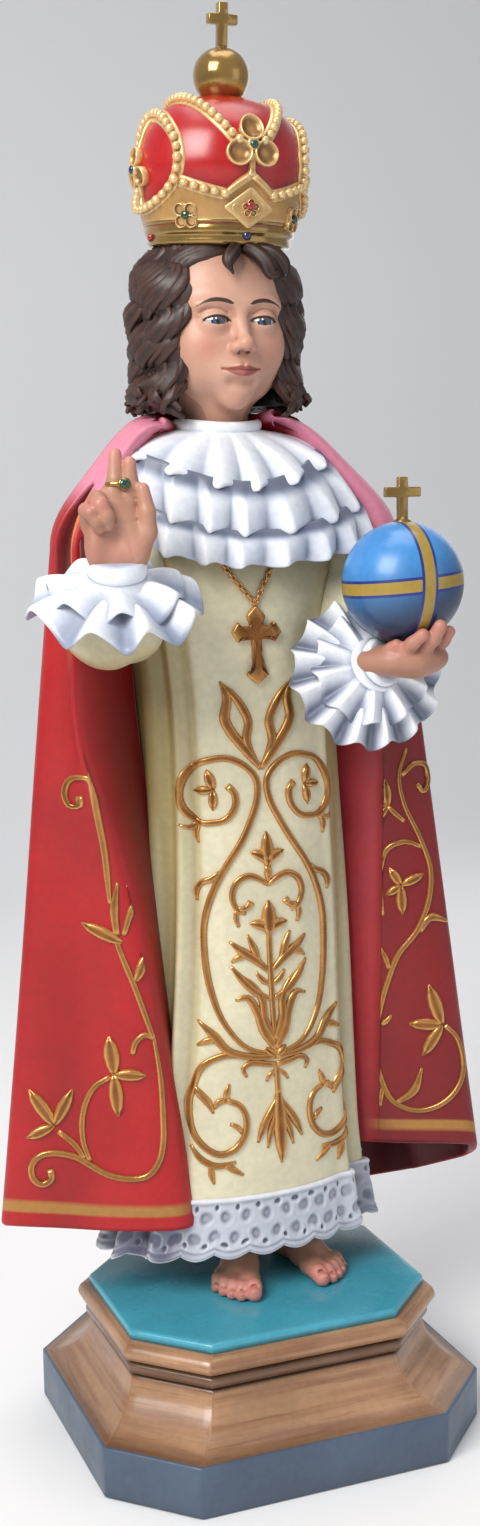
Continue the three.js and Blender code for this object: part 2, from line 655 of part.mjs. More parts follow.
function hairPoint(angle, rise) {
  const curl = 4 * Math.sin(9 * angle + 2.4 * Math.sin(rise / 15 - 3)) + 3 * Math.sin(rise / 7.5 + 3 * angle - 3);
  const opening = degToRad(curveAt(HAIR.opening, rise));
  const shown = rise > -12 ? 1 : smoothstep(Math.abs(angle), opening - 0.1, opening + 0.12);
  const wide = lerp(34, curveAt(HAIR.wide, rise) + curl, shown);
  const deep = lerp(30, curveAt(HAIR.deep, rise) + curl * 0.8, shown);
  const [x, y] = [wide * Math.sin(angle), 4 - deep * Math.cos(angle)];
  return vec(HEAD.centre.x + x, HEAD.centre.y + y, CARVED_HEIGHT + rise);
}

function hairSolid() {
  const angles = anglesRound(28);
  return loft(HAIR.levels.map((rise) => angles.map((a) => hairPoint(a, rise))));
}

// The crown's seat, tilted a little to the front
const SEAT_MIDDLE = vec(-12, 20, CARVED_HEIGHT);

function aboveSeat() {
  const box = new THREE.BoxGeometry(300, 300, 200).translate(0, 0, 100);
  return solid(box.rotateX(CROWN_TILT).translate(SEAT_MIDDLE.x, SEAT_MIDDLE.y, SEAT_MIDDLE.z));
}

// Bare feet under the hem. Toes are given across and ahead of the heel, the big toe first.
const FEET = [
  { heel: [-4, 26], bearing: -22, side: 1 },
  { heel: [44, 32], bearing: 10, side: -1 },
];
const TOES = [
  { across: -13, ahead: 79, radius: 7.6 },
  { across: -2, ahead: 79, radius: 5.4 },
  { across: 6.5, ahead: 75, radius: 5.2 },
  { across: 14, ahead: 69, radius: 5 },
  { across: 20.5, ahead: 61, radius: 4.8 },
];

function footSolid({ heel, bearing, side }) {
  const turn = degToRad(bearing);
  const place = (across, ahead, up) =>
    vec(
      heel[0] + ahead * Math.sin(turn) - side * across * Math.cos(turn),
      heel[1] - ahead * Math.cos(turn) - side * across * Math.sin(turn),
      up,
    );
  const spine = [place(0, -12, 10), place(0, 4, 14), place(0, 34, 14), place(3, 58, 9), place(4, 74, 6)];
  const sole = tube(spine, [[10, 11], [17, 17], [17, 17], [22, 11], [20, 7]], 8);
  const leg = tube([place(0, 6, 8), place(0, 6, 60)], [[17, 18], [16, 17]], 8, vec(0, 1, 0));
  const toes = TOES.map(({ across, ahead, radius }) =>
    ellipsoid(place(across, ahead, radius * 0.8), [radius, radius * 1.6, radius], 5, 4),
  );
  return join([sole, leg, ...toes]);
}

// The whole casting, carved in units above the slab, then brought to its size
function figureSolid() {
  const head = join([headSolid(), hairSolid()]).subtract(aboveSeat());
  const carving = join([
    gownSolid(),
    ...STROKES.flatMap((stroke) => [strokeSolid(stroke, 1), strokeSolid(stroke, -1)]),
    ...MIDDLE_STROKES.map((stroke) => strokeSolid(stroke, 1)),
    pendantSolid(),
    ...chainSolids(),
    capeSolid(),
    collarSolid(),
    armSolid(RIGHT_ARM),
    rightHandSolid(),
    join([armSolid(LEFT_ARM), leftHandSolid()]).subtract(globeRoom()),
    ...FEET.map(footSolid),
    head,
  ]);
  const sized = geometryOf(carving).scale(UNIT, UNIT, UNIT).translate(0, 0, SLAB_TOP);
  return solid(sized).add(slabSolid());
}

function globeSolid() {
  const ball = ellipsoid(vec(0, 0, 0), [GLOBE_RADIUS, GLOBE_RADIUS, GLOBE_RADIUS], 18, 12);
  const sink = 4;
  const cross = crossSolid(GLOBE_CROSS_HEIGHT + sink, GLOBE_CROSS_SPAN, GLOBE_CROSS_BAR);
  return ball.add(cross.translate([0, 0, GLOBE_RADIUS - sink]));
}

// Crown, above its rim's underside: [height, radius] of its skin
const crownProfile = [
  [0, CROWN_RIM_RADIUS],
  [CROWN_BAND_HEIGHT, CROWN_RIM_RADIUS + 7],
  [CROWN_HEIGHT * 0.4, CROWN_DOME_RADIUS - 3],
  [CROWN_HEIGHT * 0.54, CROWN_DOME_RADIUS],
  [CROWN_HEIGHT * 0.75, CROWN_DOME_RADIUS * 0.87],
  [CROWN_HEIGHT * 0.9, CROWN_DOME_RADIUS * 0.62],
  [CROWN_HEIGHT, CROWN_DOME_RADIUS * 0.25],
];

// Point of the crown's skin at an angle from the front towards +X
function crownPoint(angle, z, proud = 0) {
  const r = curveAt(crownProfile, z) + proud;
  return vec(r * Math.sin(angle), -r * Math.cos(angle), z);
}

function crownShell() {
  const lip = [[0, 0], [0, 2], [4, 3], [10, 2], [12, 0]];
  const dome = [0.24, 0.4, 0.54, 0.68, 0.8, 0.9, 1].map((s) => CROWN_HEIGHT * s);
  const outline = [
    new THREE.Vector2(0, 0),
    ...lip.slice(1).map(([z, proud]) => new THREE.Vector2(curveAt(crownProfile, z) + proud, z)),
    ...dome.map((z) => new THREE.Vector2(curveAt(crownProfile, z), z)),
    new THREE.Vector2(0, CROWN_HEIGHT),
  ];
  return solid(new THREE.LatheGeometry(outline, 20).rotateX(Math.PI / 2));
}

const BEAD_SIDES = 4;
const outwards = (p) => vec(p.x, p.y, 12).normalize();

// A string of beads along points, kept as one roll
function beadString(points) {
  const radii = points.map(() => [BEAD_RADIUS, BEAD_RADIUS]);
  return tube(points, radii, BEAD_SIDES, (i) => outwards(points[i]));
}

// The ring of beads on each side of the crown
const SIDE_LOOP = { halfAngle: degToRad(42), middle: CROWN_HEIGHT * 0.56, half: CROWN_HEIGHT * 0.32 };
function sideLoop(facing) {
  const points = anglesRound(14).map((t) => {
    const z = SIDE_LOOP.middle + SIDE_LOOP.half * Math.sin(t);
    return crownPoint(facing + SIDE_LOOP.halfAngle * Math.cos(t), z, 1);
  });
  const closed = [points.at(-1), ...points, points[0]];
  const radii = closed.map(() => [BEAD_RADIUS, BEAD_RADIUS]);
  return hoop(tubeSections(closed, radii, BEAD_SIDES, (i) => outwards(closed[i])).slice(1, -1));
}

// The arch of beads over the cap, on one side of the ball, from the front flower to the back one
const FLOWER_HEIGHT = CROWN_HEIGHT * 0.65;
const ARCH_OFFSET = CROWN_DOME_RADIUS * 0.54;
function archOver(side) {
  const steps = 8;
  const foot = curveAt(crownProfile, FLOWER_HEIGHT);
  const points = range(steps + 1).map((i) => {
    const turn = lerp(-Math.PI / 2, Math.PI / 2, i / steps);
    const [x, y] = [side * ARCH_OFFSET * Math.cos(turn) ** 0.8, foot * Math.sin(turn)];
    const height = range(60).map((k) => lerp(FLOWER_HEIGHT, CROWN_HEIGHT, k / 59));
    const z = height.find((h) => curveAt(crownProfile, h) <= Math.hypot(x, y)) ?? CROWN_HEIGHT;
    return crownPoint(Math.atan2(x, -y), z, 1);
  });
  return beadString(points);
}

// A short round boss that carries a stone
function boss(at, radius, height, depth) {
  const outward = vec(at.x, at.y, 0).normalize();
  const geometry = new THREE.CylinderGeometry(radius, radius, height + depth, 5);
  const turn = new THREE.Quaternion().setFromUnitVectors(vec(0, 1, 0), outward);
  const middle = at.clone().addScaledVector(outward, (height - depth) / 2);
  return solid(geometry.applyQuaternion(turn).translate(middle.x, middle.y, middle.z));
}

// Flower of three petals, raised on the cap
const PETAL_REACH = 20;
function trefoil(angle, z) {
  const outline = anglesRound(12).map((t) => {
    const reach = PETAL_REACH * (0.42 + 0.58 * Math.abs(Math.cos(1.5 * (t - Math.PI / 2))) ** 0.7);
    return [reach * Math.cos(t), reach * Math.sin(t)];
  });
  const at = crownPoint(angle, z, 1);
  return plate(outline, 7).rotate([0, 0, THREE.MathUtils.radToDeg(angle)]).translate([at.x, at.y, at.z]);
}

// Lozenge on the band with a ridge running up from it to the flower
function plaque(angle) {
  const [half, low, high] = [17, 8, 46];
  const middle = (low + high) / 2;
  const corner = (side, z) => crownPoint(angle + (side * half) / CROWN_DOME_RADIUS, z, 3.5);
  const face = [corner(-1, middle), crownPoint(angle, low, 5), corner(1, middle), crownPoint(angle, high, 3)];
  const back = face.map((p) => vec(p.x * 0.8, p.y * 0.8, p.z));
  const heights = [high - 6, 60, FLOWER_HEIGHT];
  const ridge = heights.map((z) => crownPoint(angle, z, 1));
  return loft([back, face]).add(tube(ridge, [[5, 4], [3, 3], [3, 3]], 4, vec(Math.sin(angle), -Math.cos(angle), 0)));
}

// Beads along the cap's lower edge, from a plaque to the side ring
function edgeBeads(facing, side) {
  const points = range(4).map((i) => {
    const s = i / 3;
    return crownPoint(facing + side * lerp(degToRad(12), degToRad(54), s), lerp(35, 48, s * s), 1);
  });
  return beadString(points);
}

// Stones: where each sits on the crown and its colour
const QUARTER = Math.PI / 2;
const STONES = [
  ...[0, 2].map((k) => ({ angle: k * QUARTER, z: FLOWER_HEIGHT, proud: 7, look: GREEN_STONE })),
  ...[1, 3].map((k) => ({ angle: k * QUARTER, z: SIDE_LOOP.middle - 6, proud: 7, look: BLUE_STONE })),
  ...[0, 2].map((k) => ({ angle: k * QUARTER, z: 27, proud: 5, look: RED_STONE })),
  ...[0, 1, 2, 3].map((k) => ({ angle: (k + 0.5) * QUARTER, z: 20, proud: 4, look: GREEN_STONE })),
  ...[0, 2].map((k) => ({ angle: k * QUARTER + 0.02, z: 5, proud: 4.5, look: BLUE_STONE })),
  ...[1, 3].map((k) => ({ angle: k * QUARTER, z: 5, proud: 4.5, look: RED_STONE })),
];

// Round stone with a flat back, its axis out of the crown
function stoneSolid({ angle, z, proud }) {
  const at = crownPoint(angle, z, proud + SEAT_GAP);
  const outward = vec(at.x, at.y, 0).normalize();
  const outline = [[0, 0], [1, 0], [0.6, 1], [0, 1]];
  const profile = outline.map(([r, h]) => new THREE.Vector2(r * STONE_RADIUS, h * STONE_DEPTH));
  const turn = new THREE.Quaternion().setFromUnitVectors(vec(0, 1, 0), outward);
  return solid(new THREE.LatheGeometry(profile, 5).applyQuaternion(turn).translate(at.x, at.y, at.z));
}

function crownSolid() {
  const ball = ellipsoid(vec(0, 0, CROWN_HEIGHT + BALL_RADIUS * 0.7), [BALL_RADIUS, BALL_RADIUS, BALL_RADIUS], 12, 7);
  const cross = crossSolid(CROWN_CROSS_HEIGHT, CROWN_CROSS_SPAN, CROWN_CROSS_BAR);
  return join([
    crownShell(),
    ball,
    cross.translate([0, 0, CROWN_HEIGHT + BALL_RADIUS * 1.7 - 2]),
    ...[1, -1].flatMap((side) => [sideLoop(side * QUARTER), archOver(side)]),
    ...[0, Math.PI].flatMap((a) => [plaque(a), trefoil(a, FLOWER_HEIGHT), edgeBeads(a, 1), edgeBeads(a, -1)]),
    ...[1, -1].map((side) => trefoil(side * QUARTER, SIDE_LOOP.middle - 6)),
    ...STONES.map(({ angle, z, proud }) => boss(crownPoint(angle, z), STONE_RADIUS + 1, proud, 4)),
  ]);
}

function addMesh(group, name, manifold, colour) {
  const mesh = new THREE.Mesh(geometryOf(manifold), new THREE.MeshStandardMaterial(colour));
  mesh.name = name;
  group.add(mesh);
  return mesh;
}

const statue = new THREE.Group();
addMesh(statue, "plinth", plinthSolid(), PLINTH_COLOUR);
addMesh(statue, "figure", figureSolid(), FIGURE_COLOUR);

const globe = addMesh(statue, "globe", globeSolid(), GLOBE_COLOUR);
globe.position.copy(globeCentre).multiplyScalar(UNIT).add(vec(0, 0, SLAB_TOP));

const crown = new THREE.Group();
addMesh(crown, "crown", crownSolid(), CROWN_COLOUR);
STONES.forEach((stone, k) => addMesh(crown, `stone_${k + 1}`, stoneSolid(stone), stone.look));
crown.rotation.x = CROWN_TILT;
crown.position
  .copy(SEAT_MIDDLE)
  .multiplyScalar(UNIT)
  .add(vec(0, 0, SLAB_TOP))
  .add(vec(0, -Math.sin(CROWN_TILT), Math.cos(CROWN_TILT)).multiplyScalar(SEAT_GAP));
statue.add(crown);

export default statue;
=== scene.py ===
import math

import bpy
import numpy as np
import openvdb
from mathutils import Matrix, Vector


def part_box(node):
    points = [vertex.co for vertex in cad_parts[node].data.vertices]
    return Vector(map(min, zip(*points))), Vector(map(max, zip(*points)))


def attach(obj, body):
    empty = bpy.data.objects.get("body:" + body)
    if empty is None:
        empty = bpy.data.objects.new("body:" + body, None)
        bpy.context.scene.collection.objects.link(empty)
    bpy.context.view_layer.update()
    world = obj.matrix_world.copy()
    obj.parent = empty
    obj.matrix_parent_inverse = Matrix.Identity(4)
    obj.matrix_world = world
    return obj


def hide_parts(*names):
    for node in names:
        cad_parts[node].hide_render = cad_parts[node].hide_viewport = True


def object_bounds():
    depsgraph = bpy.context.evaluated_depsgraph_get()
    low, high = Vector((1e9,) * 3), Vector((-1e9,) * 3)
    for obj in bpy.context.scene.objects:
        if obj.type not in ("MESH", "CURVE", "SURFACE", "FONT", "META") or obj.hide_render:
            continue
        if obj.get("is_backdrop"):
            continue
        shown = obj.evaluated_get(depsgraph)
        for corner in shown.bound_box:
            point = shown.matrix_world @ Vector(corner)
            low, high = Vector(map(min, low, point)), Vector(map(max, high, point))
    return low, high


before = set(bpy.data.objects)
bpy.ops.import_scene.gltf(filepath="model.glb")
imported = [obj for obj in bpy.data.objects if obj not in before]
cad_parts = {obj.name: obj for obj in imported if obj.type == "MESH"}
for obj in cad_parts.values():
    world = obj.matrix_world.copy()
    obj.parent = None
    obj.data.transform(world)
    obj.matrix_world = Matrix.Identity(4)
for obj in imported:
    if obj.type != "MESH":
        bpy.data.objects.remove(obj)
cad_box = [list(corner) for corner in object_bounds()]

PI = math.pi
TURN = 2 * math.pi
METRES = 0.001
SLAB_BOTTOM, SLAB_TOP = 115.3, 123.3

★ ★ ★

| Objective |
Return exactly the lines from the line that has "const crown = new THREE.Group();" to the line that has "bpy.context.scene.collection.objects.link(empty)", both of them included.

| The result |
const crown = new THREE.Group();
addMesh(crown, "crown", crownSolid(), CROWN_COLOUR);
STONES.forEach((stone, k) => addMesh(crown, `stone_${k + 1}`, stoneSolid(stone), stone.look));
crown.rotation.x = CROWN_TILT;
crown.position
  .copy(SEAT_MIDDLE)
  .multiplyScalar(UNIT)
  .add(vec(0, 0, SLAB_TOP))
  .add(vec(0, -Math.sin(CROWN_TILT), Math.cos(CROWN_TILT)).multiplyScalar(SEAT_GAP));
statue.add(crown);

export default statue;
=== scene.py ===
import math

import bpy
import numpy as np
import openvdb
from mathutils import Matrix, Vector


def part_box(node):
    points = [vertex.co for vertex in cad_parts[node].data.vertices]
    return Vector(map(min, zip(*points))), Vector(map(max, zip(*points)))


def attach(obj, body):
    empty = bpy.data.objects.get("body:" + body)
    if empty is None:
        empty = bpy.data.objects.new("body:" + body, None)
        bpy.context.scene.collection.objects.link(empty)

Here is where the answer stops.